Given data -
========================================================================

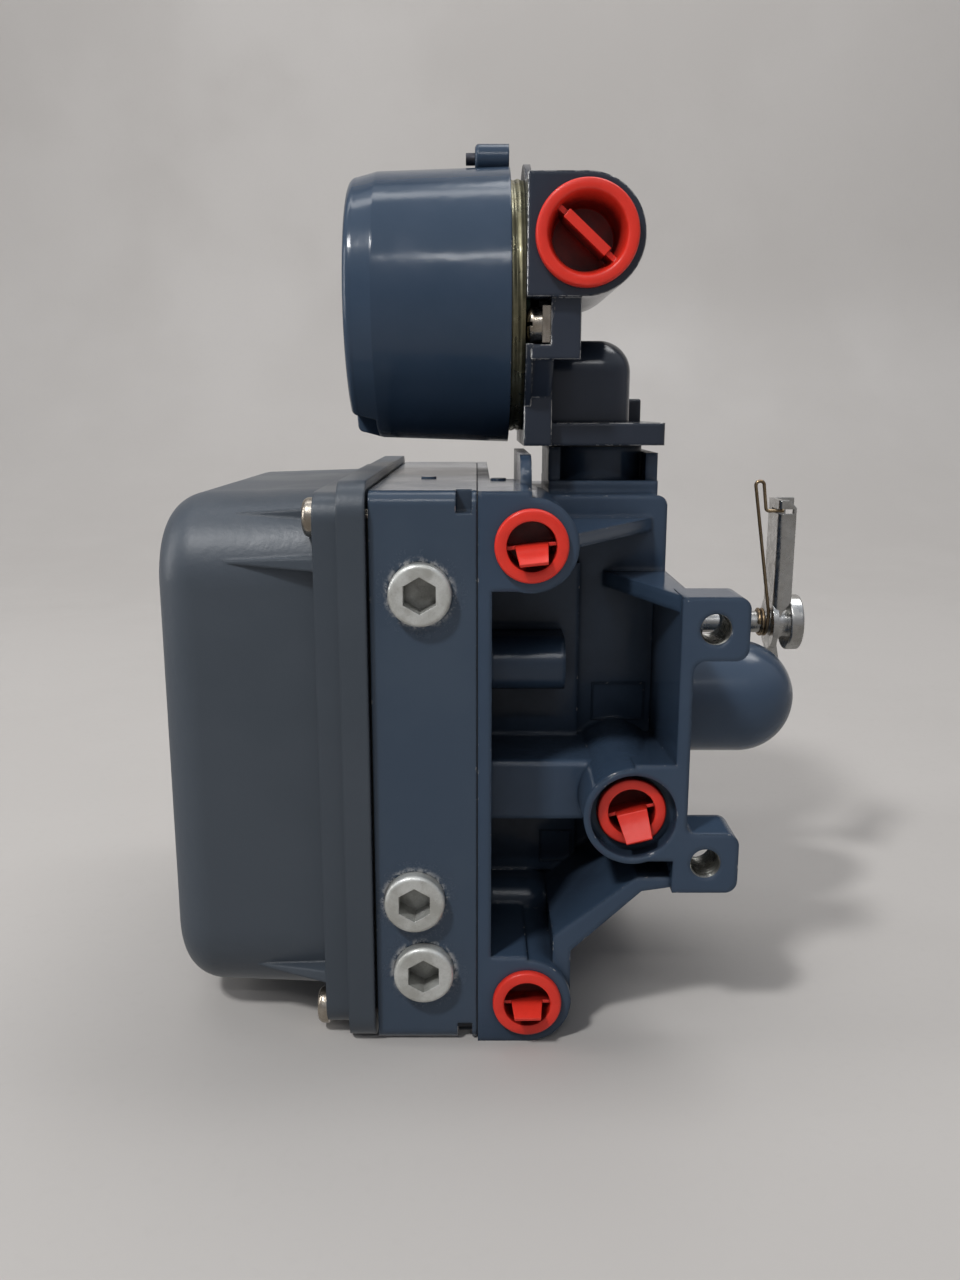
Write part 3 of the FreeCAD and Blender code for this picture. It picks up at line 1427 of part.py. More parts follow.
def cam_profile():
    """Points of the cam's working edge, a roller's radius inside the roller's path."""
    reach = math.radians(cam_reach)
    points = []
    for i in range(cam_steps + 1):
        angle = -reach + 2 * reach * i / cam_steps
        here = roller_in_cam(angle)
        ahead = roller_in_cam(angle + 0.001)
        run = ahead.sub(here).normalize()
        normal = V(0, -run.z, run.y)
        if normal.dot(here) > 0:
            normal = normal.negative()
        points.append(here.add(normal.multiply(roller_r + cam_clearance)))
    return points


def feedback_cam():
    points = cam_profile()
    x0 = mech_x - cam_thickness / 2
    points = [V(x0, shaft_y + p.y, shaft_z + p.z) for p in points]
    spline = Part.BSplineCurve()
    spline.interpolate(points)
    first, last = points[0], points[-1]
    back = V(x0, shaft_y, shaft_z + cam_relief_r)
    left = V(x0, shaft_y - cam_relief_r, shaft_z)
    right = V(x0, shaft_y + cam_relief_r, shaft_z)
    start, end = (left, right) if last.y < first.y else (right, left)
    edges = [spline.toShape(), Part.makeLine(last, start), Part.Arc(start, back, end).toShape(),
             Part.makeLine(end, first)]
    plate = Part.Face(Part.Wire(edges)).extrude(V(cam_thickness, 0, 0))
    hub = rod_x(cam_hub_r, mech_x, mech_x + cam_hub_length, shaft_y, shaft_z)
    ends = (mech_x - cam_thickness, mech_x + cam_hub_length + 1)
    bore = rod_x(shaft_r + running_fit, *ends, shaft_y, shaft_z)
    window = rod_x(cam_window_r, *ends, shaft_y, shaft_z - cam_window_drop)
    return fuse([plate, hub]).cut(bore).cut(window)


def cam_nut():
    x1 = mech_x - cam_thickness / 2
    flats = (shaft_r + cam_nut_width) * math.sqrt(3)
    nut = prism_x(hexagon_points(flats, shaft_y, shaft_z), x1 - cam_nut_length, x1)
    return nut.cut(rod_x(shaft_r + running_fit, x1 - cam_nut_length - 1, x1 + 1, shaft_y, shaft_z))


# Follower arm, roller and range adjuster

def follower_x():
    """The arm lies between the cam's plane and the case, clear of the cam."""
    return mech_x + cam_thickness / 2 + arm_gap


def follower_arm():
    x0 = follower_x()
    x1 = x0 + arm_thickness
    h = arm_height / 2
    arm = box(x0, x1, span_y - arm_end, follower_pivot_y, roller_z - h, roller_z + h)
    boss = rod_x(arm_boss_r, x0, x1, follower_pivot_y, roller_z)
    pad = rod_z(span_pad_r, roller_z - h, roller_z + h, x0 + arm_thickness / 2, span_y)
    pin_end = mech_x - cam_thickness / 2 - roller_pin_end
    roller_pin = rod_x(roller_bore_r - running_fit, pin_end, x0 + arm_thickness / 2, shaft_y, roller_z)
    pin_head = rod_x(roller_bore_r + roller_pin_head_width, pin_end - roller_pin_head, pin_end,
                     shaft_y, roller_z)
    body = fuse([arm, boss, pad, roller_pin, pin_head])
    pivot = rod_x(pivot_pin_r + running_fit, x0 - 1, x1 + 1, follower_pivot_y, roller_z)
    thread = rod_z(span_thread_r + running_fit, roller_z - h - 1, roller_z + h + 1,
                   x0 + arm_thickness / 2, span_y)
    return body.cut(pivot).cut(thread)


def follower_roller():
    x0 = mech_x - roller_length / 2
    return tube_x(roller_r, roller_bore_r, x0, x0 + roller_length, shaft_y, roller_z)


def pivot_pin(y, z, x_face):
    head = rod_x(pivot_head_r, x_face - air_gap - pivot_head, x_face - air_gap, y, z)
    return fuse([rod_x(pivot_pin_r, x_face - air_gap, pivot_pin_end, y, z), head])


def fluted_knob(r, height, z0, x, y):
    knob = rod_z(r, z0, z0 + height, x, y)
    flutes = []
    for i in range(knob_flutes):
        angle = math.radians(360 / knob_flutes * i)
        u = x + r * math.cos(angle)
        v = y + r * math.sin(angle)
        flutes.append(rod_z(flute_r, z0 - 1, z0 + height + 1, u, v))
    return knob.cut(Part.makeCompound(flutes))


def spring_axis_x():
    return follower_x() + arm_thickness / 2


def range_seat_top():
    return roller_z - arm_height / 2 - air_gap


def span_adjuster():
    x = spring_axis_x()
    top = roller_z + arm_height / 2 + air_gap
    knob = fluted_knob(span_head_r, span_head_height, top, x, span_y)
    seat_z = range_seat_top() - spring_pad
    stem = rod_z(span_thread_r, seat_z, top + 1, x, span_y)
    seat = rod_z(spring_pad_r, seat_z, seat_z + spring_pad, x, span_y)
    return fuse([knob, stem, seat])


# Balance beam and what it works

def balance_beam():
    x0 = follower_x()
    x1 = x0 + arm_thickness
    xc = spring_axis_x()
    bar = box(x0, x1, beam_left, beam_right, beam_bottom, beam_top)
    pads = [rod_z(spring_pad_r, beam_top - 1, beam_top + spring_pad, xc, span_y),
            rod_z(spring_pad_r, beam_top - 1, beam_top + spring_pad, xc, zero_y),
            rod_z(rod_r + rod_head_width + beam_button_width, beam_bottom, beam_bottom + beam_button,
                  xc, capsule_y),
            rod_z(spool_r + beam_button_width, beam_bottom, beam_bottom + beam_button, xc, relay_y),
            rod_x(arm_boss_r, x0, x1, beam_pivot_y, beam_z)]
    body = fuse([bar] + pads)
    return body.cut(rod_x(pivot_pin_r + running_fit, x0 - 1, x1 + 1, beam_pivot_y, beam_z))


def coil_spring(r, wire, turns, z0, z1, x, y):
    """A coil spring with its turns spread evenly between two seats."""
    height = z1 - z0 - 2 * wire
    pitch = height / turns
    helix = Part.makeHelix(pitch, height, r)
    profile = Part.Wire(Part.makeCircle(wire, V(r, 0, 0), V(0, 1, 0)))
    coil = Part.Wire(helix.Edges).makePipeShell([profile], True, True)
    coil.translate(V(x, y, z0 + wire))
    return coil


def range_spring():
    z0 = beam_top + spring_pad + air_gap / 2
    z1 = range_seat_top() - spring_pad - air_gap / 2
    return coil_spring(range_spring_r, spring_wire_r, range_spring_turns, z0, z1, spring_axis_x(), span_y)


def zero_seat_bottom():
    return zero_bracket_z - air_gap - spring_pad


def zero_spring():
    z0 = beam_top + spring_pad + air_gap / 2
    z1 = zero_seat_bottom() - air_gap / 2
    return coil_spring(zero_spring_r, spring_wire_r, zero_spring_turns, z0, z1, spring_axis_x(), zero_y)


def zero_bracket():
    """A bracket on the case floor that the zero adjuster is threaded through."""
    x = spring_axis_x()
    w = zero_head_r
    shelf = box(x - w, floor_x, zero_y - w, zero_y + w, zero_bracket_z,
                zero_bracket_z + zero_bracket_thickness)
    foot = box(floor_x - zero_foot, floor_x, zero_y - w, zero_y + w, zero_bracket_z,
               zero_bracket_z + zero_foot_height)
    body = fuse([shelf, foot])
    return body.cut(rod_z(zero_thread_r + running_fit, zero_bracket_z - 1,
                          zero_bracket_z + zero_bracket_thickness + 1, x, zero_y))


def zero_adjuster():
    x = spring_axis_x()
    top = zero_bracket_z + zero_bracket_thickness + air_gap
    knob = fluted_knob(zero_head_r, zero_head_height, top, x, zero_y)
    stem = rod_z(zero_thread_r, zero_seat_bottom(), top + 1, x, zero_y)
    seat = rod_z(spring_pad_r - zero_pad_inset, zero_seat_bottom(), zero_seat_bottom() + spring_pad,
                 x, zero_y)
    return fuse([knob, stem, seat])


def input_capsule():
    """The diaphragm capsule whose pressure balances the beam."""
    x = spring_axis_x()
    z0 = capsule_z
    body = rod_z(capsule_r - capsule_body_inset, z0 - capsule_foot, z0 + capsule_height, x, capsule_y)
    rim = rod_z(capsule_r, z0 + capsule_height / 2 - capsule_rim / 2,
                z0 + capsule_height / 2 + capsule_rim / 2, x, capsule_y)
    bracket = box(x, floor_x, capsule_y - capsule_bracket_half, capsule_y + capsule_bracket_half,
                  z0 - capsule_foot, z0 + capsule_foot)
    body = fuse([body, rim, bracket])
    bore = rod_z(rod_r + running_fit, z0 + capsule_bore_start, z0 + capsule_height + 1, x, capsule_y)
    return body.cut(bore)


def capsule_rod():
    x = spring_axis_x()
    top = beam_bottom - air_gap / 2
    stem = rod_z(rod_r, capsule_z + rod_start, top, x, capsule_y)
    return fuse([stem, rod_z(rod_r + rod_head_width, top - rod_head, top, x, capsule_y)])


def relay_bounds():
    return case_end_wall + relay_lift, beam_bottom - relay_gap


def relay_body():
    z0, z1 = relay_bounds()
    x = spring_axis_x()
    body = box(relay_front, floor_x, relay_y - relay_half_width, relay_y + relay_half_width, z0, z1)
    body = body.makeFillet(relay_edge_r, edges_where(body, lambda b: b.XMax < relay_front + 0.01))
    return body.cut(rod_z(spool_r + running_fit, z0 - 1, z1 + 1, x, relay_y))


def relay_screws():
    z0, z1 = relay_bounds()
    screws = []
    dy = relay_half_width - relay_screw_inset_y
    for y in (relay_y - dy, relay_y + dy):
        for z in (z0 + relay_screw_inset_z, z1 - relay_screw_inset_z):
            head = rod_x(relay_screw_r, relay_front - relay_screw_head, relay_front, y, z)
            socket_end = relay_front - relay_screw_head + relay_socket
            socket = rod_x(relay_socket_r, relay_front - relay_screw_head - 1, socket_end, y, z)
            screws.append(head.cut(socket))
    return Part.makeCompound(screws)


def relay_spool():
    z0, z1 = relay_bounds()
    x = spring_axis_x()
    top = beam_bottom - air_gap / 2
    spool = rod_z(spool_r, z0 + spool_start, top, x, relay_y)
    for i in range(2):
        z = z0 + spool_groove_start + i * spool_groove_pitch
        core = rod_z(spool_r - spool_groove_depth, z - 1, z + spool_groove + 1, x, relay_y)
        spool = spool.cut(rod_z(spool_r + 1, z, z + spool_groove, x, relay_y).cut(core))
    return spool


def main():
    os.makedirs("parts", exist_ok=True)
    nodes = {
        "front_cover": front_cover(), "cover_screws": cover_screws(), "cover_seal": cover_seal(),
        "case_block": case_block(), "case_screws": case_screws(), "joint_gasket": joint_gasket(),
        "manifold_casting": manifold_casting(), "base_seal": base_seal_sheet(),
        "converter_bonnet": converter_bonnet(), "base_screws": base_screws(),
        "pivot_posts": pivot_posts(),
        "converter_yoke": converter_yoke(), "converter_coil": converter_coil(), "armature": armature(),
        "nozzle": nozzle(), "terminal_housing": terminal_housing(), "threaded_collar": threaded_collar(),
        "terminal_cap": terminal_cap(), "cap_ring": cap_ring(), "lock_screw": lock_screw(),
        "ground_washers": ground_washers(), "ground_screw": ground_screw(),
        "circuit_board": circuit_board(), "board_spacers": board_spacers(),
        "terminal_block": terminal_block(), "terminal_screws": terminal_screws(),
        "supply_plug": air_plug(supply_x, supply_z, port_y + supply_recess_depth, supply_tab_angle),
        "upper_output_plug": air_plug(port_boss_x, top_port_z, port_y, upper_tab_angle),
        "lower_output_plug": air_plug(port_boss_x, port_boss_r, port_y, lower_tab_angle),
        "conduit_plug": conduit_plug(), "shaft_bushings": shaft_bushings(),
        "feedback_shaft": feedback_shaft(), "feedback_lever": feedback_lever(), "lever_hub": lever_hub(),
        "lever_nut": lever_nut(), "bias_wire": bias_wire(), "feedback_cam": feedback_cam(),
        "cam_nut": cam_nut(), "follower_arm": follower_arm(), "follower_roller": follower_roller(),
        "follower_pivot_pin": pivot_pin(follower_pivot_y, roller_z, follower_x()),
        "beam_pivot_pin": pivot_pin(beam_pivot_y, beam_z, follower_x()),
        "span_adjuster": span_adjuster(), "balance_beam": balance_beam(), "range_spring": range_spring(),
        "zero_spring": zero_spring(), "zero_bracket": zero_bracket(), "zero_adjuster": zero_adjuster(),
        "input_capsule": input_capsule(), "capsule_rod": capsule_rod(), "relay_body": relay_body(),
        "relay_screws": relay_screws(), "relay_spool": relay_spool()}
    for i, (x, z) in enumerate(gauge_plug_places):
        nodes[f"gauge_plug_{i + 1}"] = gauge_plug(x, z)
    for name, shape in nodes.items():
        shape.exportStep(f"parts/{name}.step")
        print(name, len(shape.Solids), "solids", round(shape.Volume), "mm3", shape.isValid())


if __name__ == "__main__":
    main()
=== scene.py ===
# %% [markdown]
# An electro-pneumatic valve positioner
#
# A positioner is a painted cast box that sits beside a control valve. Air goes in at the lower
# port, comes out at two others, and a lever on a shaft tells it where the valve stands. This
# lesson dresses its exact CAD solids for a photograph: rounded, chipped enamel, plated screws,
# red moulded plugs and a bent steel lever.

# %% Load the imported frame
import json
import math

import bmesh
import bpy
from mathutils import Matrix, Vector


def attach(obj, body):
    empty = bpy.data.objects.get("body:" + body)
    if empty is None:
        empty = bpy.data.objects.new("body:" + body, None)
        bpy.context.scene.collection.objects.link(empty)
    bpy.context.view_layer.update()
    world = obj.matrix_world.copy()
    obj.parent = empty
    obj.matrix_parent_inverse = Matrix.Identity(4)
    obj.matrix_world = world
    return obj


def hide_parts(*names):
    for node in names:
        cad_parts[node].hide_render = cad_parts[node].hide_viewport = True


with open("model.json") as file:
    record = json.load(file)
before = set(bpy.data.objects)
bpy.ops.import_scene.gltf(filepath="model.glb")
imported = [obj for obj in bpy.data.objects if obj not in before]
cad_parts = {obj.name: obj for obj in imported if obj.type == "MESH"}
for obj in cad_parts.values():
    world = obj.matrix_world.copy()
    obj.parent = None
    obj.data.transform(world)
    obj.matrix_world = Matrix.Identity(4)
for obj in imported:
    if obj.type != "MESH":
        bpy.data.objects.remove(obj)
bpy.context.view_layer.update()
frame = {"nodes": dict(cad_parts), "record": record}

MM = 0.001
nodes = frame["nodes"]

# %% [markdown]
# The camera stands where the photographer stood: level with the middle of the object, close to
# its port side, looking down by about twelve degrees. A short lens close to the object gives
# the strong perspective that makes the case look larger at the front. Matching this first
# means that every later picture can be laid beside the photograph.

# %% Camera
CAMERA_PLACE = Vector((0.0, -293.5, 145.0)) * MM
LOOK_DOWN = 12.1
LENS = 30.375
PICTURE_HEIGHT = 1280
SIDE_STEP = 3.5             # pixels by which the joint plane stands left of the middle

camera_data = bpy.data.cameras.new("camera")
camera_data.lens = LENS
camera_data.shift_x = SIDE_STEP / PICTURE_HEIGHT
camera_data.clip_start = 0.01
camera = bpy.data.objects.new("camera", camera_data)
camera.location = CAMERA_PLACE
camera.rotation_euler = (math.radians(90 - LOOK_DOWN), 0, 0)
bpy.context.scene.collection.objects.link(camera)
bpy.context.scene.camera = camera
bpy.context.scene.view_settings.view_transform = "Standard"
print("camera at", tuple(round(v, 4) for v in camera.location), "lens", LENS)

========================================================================

Given problem - From the first line of the data above to the line holding "return fuse([plate, hub]).cut(bore).cut(window)", reproduce each line exactly; emit no other lines.

Correct output -
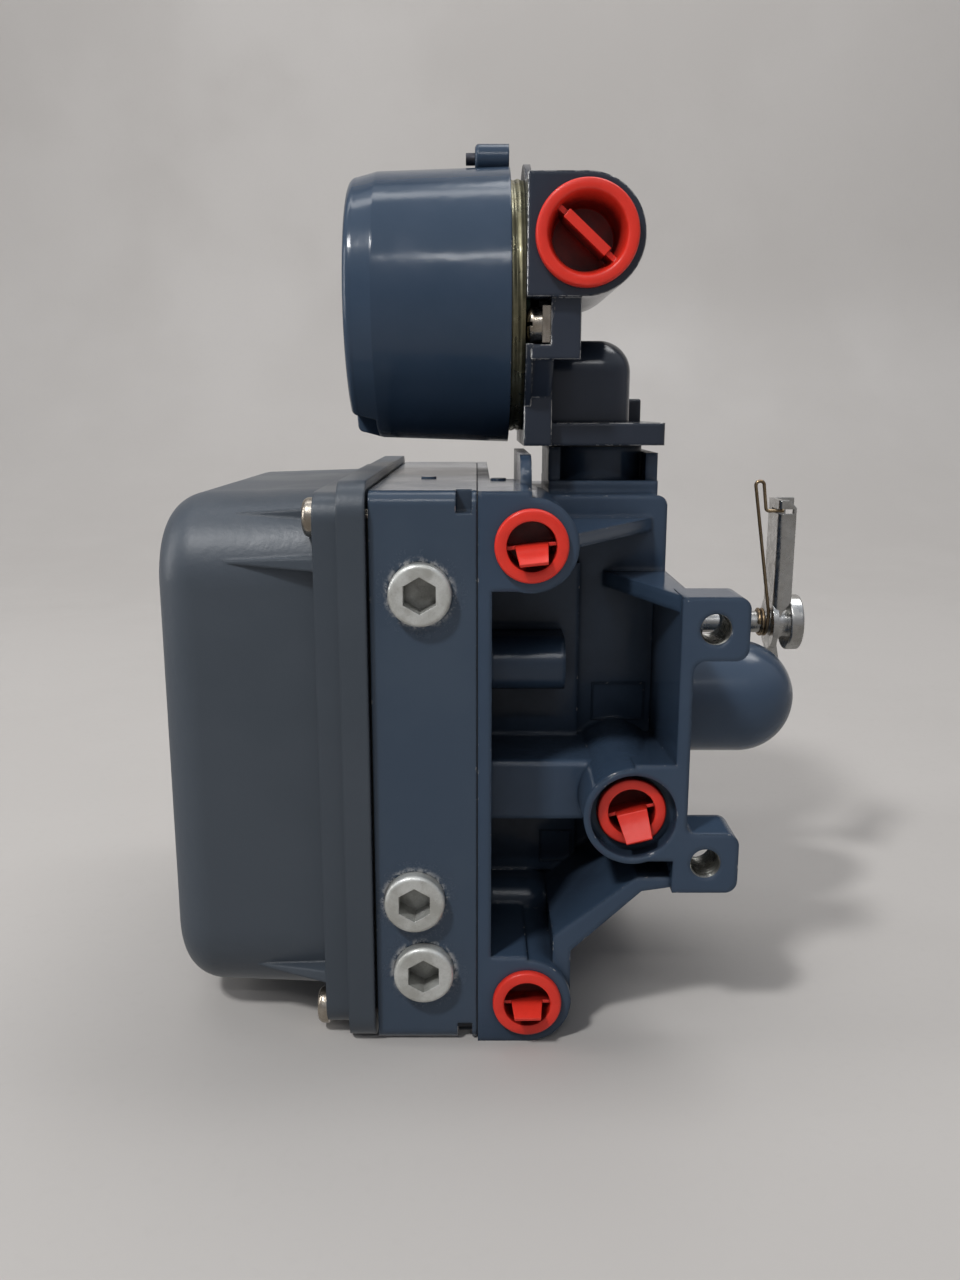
Write part 3 of the FreeCAD and Blender code for this picture. It picks up at line 1427 of part.py. More parts follow.
def cam_profile():
    """Points of the cam's working edge, a roller's radius inside the roller's path."""
    reach = math.radians(cam_reach)
    points = []
    for i in range(cam_steps + 1):
        angle = -reach + 2 * reach * i / cam_steps
        here = roller_in_cam(angle)
        ahead = roller_in_cam(angle + 0.001)
        run = ahead.sub(here).normalize()
        normal = V(0, -run.z, run.y)
        if normal.dot(here) > 0:
            normal = normal.negative()
        points.append(here.add(normal.multiply(roller_r + cam_clearance)))
    return points


def feedback_cam():
    points = cam_profile()
    x0 = mech_x - cam_thickness / 2
    points = [V(x0, shaft_y + p.y, shaft_z + p.z) for p in points]
    spline = Part.BSplineCurve()
    spline.interpolate(points)
    first, last = points[0], points[-1]
    back = V(x0, shaft_y, shaft_z + cam_relief_r)
    left = V(x0, shaft_y - cam_relief_r, shaft_z)
    right = V(x0, shaft_y + cam_relief_r, shaft_z)
    start, end = (left, right) if last.y < first.y else (right, left)
    edges = [spline.toShape(), Part.makeLine(last, start), Part.Arc(start, back, end).toShape(),
             Part.makeLine(end, first)]
    plate = Part.Face(Part.Wire(edges)).extrude(V(cam_thickness, 0, 0))
    hub = rod_x(cam_hub_r, mech_x, mech_x + cam_hub_length, shaft_y, shaft_z)
    ends = (mech_x - cam_thickness, mech_x + cam_hub_length + 1)
    bore = rod_x(shaft_r + running_fit, *ends, shaft_y, shaft_z)
    window = rod_x(cam_window_r, *ends, shaft_y, shaft_z - cam_window_drop)
    return fuse([plate, hub]).cut(bore).cut(window)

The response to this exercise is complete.